FIG. 8 is a screenshot diagram depicting the light-field image 600 of FIG. 6, after application of a downsampling process to generate a downsampled light-field image 800, according to one embodiment. The downsampled light-field image 800 may be generated pursuant to the step 530 of the method of FIG. 5.
The downsampling process may reduce the pixel count of the downsampled light-field image 800, by comparison with the light-field image 600, so that the downsampled light-field image 800 can be more easily and rapidly processed. Any number of downsampling algorithms may be used to produce the downsampled light-field image 800. The downsampling process may introduce artifacts in the form of horizontal and vertical gridlines, as shown in the downsampled light-field image 800, which may be caused by beating of the downsampling kernel with the pattern of microlenses in the microlens array 202.
FIG. 9 is a screenshot diagram depicting the modulation light-field image 700 of FIG. 7, after application of a downsampling process to generate a downsampled modulation light-field image 900, according to one embodiment. The downsampled modulation light-field image 900 may be generated pursuant to the step 540 of the method of FIG. 5.
The same downsampling kernel and settings applied to the light-field image 600 to generate the downsampled light-field image 800 of FIG. 8 may be applied to the modulation light-field image 700 to generate the downsampled modulation light-field image 900. Consequently, the downsampled modulation light-field image 900 may have the same artifacts as those introduced into the downsampled light-field image 800, which may be horizontal and vertical gridlines, as shown in the downsampled modulation light-field image 900.
FIG. 10 is a screenshot diagram depicting the downsampled light-field image 800 of FIG. 8, after the further application of a high pass filter to generate a processed light-field image 1000, according to one embodiment. The processed light-field image 1000 may also be generated pursuant to the step 530 of the method of FIG. 5.
The filtering process may include application of a high pass filter, by which pixels that are brighter than their immediate neighbors are boosted in intensity. This may cause features within the processed light-field image 1000 to stand out relatively clearly relative to each other, facilitating the application of algorithms that identify the boundaries between objects. Any number of filtering algorithms may be used. The filtering process may introduce additional artifacts in the light-field image 1000, in addition to those introduced in the downsampling process.

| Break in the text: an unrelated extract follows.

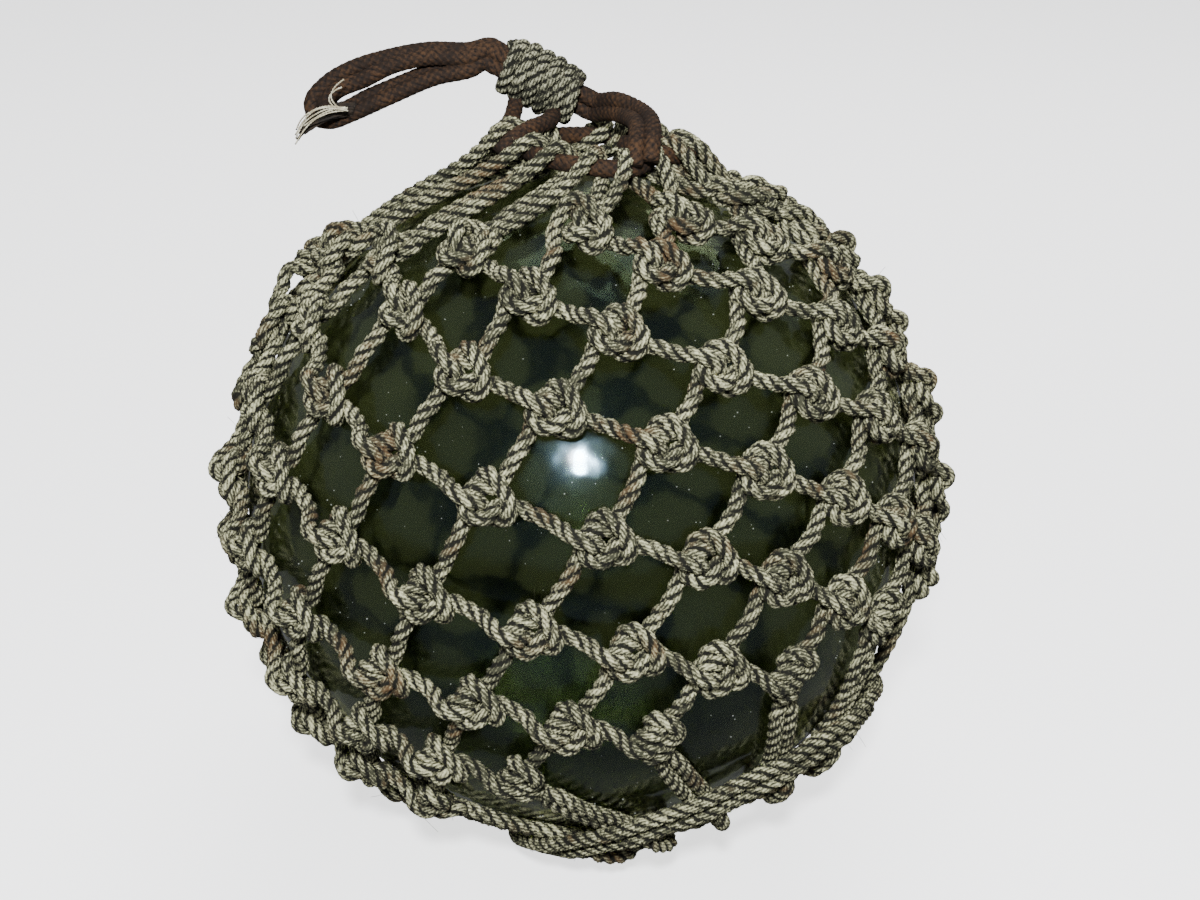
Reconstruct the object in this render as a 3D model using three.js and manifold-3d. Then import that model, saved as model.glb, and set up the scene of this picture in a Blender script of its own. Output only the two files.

FIG. 11 is a screenshot diagram depicting the downsampled modulation light-field image 900 of FIG. 9, after the further application of a high pass filter to generate a processed modulation light-field image 1100, according to one embodiment. The processed modulation light-field image 1100 may also be generated pursuant to the step 540 of the method of FIG. 5.
The same high pass filter and settings applied to the downsampled light-field image 800 to generate the processed light-field image 1000 of FIG. 10 may be applied to the downsampled modulation light-field image 900 to generate the processed modulation light-field image 1100. Consequently, the processed modulation light-field image 1100 may have the same artifacts as those introduced into the processed light-field image 1000, which may include artifacts introduced in the downsampling and filtering processes. These artifacts may be identified pursuant to the step 550 of the method of FIG. 5. Identification of the artifacts in the processed modulation light-field image 1100 may be relatively easy due to the absence of objects or significant intensity changes other than those introduced in the processing steps used to generate the processed modulation light-field image 1100. Any known technique for identifying image irregularities or defects may be used.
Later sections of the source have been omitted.